Bank pomocy Super Expressu

2009-10-26 6:00

W każdy poniedziałek w naszym Banku Pomocy zamieszczamy fragmenty listów ludzi bezradnych i zrozpaczonych. Mamy nadzieję, że te dramatyczne listy nie pozostaną bez odpowiedzi. Zamieszczone prośby o pomoc opatrzone są numerami, na które należy powoływać się w korespondencji. Informacje można też otrzymać pod nr. tel. 022 515-94-04.

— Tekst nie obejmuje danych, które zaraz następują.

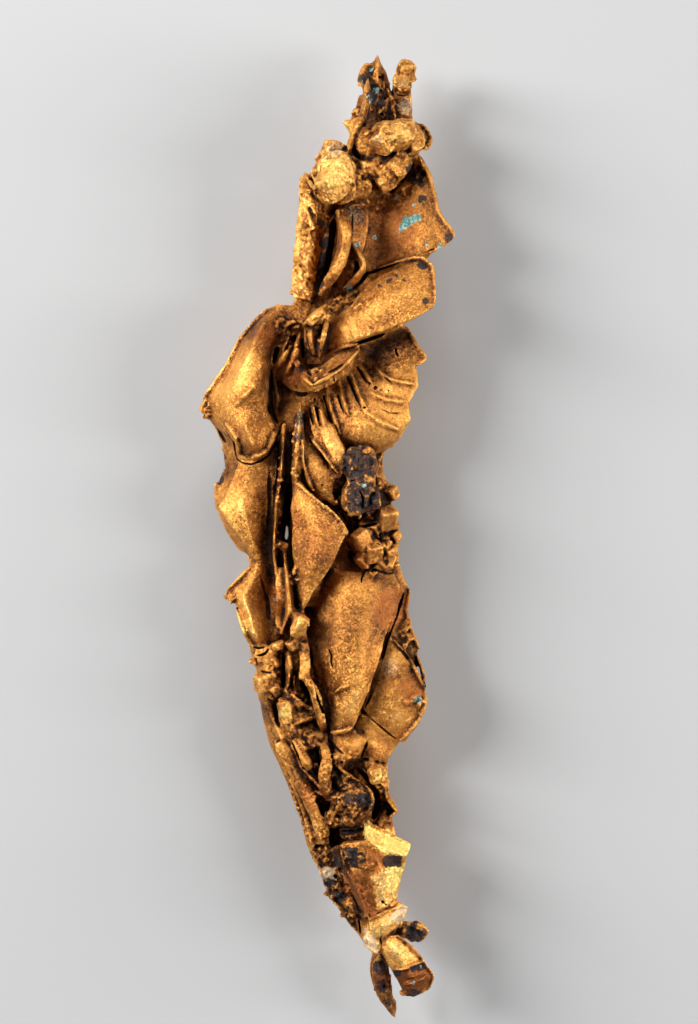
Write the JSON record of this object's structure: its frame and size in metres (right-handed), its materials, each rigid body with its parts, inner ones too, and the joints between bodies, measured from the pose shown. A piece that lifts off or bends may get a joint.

Pomorskie (2779). Jesteśmy młodym małżeństwem, mamy dwuletnią córeczkę. Ja jestem niepełnosprawna. Z opieki społecznej otrzymuję zasiłek stały w wysokości 148 zł i zasiłek pielęgnacyjny. Mąż jest na zasiłku dla bezrobotnych, niestety - w listopadzie dostanie ostatni. Nie wiem, jak sobie dalej poradzimy, skoro teraz jest nam tak bardzo ciężko. Po opłaceniu mieszkania (wynajmujemy je) i innych stałych rachunków na życie zostają nam grosze. Brakuje na żywność, ubrania dla córki i dla nas, buty, środki czystości i leki. Ja mam 153 cm wzrostu, jestem szczupła, nr buta 36, mąż ma 163 cm wzrostu, waży 78 kg, nr buta 41, córeczka jest drobniutka.

None

Warmińsko-Mazurskie (2780). Sama wychowuję trzy córki w wieku 17, 9 i 8 lat oraz trzech synów - 13, 12 i 5 lat. Od 6 lat jestem zarejestrowana w urzędzie pracy, zrobiłam różne szkolenia, ale nadal brak dla mnie zatrudnienia. Latem pracuję u gospodarzy, ale i oni coraz rzadziej korzystają z takiej pomocy. Utrzymujemy się z zasiłku rodzinnego i alimentów. Gdy ureguluję bieżące opłaty, to brakuje na żywność. Zbliża się zima i bardzo się boję, że znów będę chodziła z chłopcami po opał do lasu. Bardzo proszę o pomoc.